Brief :: Go from the first line to the line with "SEAM_STITCH = 2.1 * MM" and return those lines verbatim, ends included.

Dataset content ::

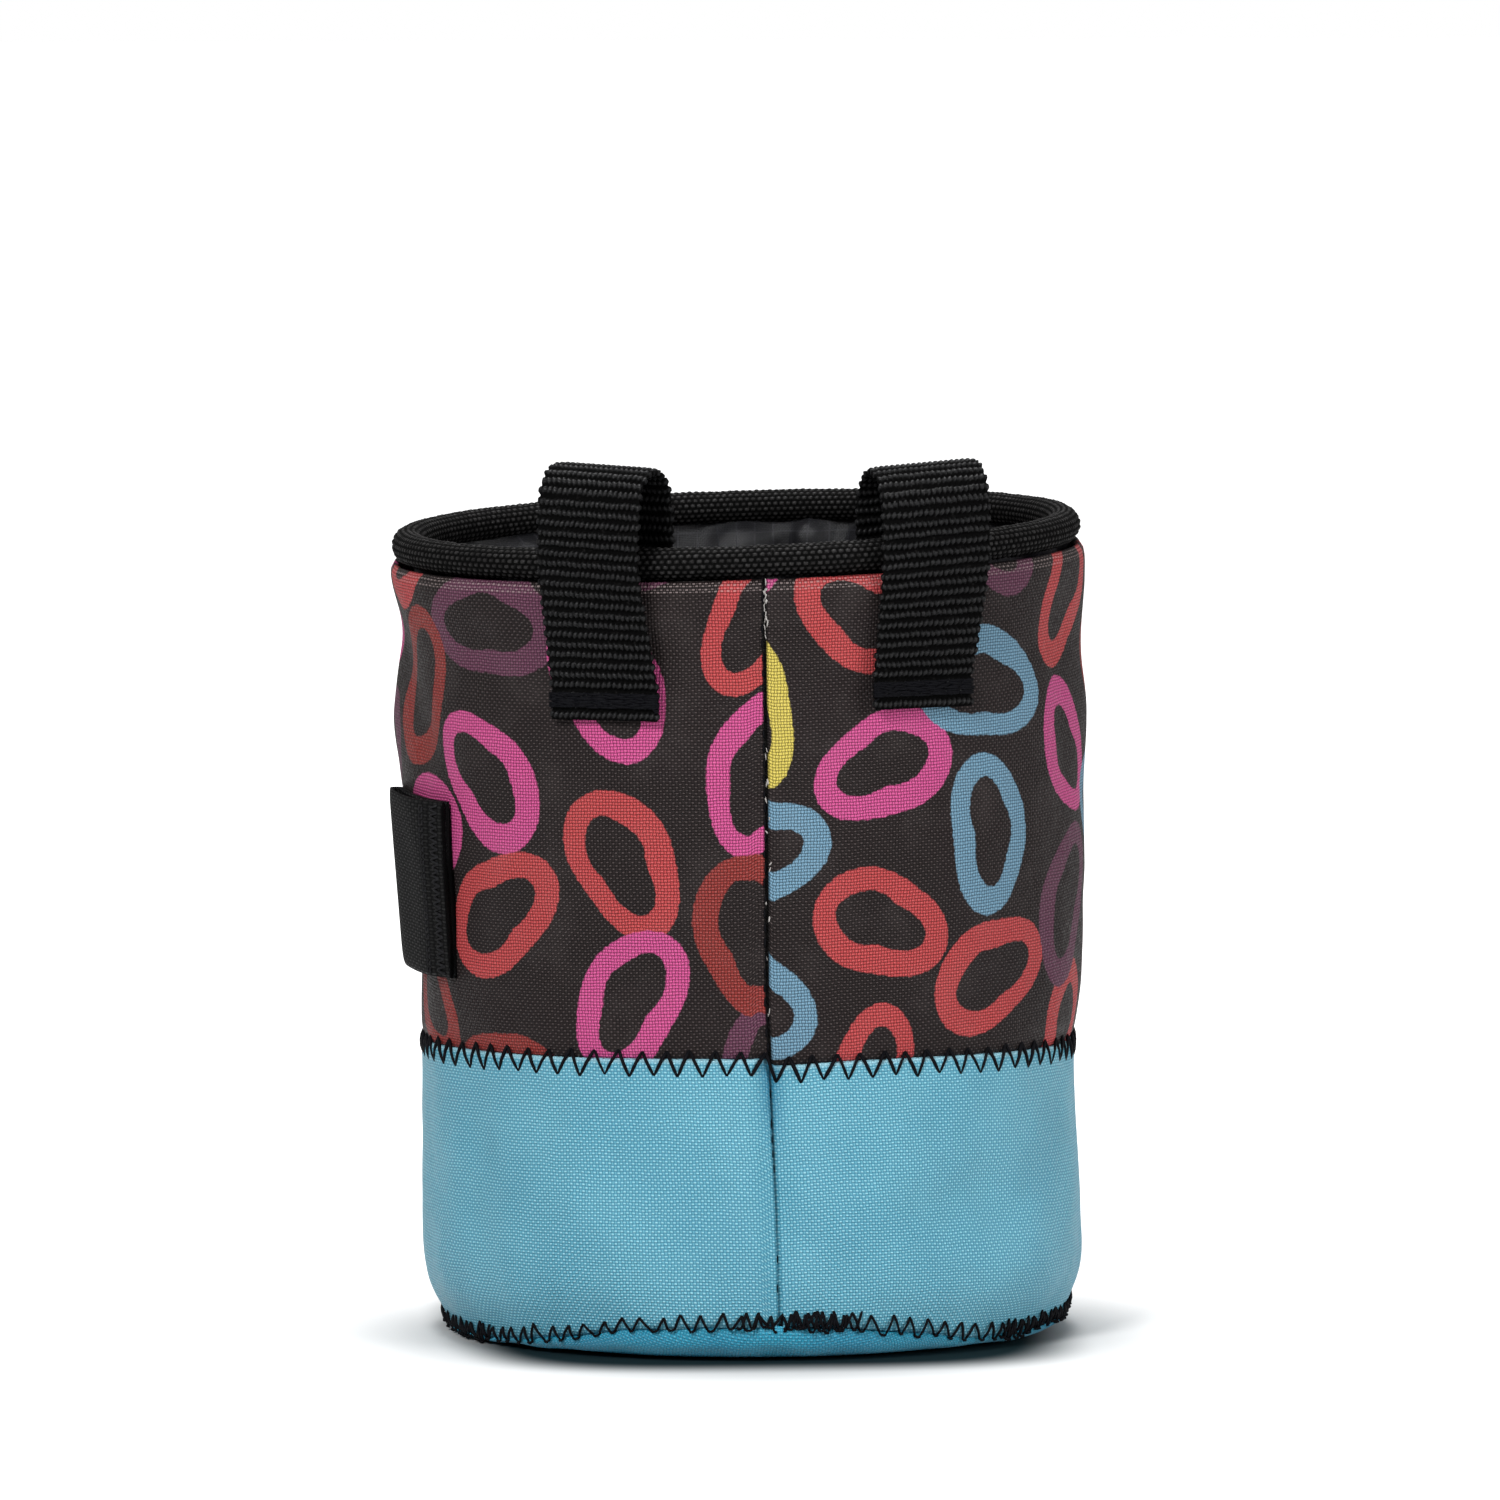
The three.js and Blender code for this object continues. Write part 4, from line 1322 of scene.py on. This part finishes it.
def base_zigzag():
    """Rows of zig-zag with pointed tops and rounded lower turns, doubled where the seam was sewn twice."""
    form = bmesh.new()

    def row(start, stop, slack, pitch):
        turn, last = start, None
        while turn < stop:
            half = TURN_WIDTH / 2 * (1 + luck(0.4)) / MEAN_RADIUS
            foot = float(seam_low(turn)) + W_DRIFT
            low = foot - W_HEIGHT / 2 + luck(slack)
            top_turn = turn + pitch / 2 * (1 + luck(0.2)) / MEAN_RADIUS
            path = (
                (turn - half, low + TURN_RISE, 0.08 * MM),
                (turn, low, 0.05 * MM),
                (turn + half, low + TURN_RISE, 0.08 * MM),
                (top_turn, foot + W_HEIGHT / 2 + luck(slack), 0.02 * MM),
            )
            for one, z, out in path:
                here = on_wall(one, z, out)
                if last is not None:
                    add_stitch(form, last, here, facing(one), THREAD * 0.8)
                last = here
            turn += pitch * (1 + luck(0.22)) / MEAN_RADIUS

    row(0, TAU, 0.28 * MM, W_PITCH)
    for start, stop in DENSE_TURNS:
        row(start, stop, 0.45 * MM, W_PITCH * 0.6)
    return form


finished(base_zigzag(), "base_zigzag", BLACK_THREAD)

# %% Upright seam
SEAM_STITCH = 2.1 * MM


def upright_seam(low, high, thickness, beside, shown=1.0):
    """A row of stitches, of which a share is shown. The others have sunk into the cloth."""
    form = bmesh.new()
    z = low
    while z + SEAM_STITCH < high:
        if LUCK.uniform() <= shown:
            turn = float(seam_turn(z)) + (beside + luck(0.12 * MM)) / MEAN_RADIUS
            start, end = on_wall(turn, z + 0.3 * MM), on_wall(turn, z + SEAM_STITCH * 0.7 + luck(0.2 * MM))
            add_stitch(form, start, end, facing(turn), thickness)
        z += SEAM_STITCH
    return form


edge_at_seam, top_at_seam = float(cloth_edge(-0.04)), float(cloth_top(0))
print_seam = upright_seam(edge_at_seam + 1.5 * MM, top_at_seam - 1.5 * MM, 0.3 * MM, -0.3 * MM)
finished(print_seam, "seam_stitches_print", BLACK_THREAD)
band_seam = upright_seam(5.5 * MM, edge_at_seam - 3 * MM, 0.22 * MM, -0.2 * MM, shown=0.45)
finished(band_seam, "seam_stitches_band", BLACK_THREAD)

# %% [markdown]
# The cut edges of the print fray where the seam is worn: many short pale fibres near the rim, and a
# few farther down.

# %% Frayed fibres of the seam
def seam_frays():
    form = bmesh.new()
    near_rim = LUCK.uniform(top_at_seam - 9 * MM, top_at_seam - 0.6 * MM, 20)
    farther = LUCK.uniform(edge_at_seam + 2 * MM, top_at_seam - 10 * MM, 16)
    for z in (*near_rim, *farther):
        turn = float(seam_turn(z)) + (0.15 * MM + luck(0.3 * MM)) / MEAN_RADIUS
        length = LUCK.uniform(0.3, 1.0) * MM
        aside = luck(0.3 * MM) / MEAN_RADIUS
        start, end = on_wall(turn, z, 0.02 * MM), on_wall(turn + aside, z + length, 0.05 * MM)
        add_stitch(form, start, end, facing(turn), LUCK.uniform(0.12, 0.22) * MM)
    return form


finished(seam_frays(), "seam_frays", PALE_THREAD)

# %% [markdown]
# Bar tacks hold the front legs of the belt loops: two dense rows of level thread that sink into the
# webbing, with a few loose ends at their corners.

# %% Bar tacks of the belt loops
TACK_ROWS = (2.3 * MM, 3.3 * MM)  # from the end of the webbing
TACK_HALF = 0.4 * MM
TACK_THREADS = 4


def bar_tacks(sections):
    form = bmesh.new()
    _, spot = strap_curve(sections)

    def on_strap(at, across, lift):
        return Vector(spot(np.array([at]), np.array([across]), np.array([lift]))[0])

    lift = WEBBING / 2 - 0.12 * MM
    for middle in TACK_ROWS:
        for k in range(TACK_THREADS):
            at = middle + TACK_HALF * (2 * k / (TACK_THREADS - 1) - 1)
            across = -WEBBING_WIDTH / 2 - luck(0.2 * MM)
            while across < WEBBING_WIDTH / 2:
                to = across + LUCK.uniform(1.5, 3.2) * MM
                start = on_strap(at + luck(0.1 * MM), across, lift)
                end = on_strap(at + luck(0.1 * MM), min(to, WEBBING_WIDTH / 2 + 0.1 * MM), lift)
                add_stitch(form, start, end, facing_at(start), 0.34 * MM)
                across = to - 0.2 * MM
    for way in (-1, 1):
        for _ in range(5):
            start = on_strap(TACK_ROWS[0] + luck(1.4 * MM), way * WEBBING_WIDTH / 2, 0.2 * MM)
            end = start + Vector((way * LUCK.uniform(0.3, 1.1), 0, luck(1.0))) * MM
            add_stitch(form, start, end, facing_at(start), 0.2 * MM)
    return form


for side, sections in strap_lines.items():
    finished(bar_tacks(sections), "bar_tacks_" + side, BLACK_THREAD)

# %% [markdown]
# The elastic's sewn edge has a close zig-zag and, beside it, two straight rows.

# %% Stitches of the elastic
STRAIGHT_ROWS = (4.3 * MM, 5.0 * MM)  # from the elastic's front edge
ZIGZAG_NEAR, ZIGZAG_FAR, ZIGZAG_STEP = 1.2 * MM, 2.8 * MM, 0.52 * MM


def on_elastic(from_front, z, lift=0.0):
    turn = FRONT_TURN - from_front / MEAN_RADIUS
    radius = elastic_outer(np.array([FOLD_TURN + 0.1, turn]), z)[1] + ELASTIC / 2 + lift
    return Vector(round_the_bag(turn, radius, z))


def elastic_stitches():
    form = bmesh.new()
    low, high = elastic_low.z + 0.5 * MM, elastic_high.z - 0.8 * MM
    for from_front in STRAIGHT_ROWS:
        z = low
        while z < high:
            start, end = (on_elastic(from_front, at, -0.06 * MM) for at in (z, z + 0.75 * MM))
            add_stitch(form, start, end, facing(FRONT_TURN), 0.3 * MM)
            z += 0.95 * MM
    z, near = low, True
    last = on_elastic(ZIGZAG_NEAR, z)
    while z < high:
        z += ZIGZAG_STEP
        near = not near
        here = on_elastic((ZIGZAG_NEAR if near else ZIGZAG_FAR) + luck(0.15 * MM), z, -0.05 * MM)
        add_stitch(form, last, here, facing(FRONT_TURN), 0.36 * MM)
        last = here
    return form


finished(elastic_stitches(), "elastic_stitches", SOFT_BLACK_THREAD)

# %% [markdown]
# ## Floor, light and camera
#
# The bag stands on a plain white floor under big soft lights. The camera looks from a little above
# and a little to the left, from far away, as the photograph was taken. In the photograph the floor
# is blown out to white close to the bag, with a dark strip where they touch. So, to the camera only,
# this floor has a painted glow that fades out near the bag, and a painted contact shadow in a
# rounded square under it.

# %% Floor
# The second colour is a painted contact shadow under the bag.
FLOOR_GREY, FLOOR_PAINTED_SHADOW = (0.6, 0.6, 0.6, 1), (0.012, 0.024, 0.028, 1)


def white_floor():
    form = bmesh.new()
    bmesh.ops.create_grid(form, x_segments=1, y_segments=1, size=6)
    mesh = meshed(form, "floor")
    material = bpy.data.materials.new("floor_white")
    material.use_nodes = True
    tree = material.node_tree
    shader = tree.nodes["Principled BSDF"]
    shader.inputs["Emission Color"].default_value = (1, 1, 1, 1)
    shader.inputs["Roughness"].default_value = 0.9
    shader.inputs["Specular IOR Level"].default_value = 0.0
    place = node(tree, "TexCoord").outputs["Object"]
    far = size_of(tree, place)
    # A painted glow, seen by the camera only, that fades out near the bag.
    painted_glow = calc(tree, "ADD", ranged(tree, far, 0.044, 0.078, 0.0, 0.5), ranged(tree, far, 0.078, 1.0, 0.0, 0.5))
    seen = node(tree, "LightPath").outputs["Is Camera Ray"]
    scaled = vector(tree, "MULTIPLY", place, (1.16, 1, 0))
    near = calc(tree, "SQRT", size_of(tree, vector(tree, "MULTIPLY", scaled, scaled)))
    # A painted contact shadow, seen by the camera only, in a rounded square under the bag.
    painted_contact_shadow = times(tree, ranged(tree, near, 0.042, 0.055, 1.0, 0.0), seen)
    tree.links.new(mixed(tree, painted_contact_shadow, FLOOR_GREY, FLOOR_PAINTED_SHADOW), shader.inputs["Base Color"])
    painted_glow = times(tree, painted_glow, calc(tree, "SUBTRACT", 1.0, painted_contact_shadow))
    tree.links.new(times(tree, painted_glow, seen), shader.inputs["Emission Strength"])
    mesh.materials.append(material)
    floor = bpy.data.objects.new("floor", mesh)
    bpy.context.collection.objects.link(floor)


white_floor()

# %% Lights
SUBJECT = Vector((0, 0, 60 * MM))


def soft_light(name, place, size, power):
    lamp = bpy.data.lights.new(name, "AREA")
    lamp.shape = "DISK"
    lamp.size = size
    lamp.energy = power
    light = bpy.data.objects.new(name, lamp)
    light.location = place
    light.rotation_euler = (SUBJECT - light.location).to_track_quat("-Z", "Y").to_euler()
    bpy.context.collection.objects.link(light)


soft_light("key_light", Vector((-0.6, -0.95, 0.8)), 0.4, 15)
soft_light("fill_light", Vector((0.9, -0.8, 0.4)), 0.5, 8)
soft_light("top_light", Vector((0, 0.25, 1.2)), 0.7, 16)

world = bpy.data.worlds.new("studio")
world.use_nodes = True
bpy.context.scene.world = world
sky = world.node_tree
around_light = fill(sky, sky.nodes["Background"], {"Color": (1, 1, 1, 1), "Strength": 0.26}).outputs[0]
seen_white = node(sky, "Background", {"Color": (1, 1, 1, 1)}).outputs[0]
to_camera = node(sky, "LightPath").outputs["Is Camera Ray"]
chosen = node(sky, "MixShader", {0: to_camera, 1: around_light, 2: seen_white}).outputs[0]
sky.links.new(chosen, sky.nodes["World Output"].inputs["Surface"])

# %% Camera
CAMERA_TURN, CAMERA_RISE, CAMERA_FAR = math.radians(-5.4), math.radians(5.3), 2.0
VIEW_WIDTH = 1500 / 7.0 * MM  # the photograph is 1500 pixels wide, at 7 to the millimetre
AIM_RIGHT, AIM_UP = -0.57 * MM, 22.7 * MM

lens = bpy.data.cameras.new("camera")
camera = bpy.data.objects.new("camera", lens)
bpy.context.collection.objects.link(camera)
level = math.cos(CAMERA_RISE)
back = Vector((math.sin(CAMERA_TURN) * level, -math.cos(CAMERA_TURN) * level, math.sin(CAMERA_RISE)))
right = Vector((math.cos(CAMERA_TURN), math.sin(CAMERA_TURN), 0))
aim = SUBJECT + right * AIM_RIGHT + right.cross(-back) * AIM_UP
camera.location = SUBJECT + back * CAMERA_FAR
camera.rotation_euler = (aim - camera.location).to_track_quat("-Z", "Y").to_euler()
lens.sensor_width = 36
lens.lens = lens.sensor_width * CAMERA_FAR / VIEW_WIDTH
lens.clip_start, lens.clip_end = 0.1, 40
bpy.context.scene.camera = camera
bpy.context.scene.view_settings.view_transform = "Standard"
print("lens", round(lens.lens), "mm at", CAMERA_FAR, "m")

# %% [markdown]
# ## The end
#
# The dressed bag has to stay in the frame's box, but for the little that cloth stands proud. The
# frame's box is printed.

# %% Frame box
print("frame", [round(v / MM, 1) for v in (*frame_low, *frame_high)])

Result ::
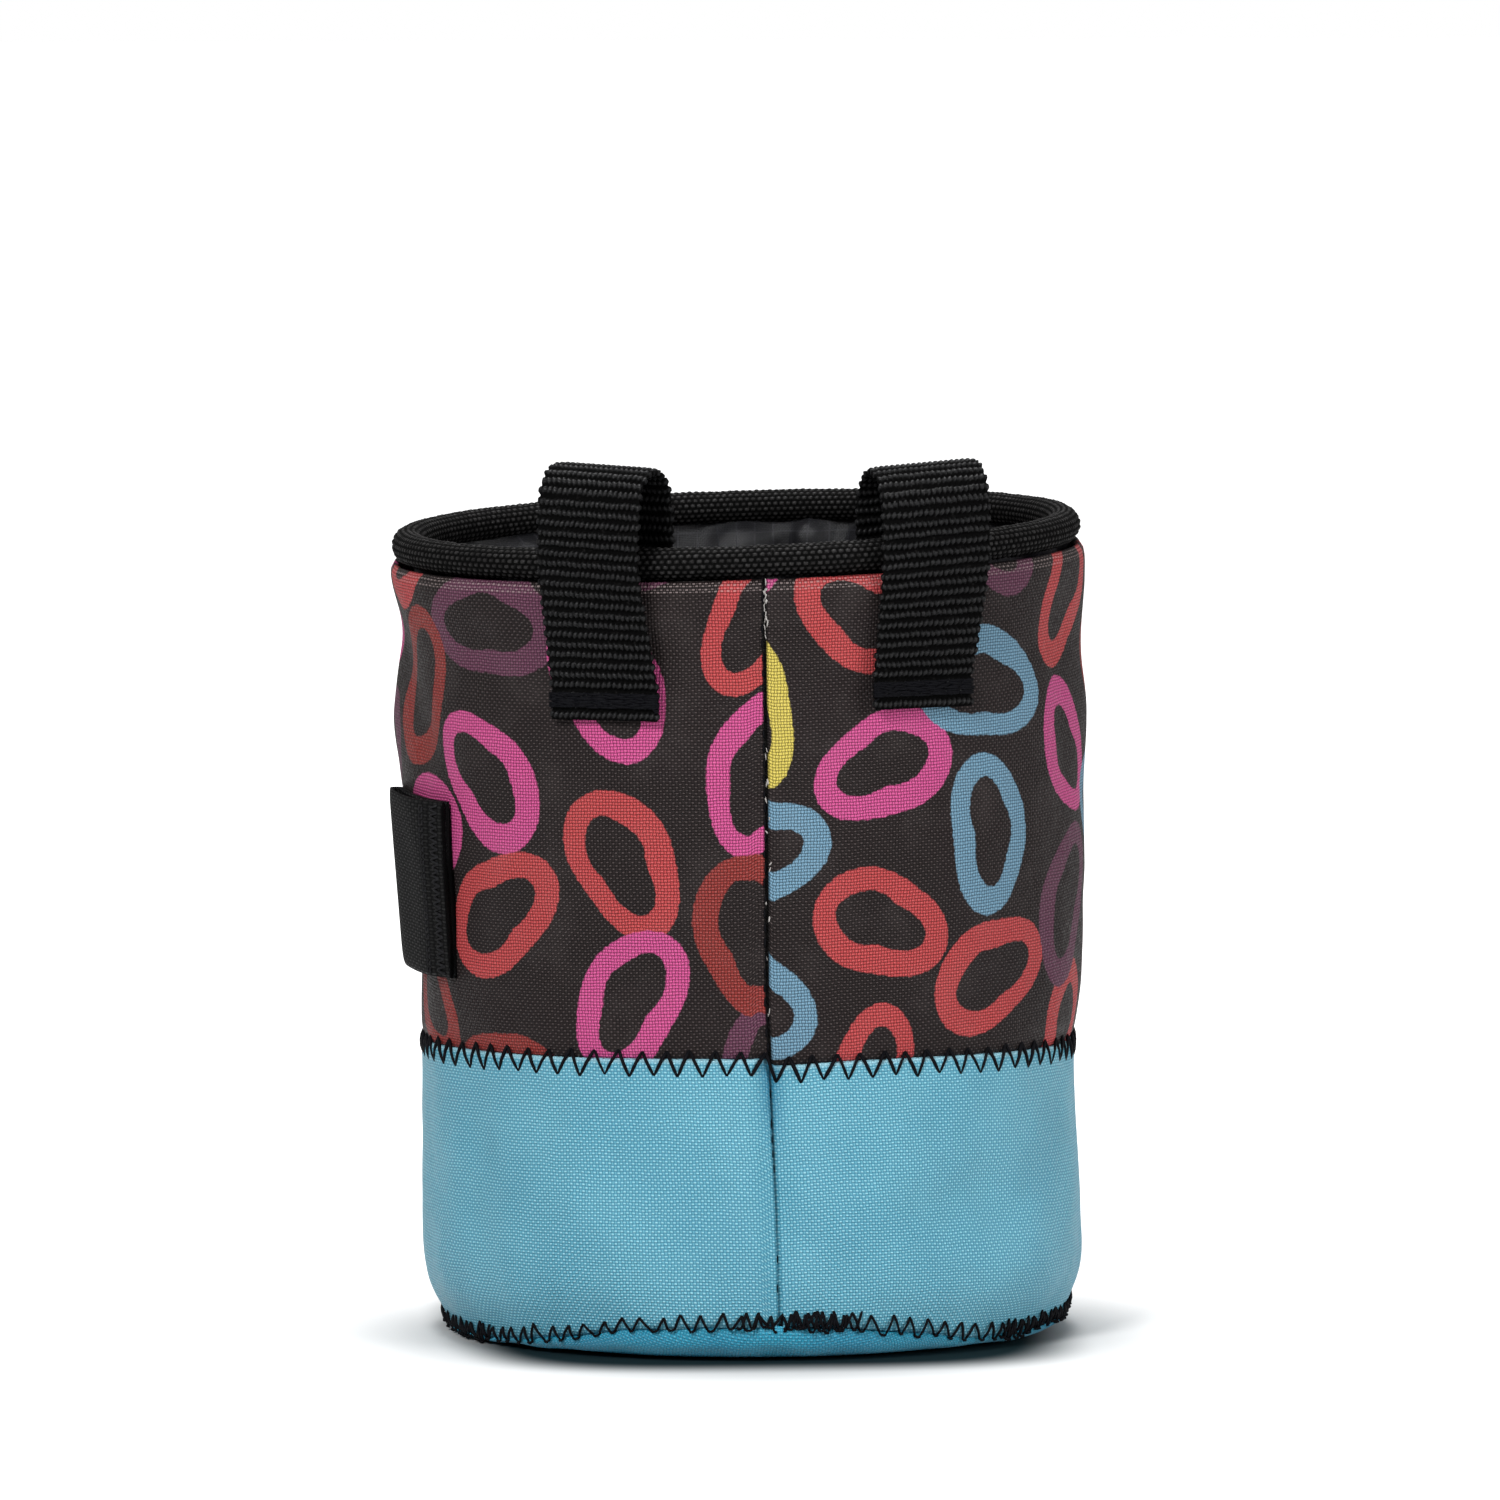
The three.js and Blender code for this object continues. Write part 4, from line 1322 of scene.py on. This part finishes it.
def base_zigzag():
    """Rows of zig-zag with pointed tops and rounded lower turns, doubled where the seam was sewn twice."""
    form = bmesh.new()

    def row(start, stop, slack, pitch):
        turn, last = start, None
        while turn < stop:
            half = TURN_WIDTH / 2 * (1 + luck(0.4)) / MEAN_RADIUS
            foot = float(seam_low(turn)) + W_DRIFT
            low = foot - W_HEIGHT / 2 + luck(slack)
            top_turn = turn + pitch / 2 * (1 + luck(0.2)) / MEAN_RADIUS
            path = (
                (turn - half, low + TURN_RISE, 0.08 * MM),
                (turn, low, 0.05 * MM),
                (turn + half, low + TURN_RISE, 0.08 * MM),
                (top_turn, foot + W_HEIGHT / 2 + luck(slack), 0.02 * MM),
            )
            for one, z, out in path:
                here = on_wall(one, z, out)
                if last is not None:
                    add_stitch(form, last, here, facing(one), THREAD * 0.8)
                last = here
            turn += pitch * (1 + luck(0.22)) / MEAN_RADIUS

    row(0, TAU, 0.28 * MM, W_PITCH)
    for start, stop in DENSE_TURNS:
        row(start, stop, 0.45 * MM, W_PITCH * 0.6)
    return form


finished(base_zigzag(), "base_zigzag", BLACK_THREAD)

# %% Upright seam
SEAM_STITCH = 2.1 * MM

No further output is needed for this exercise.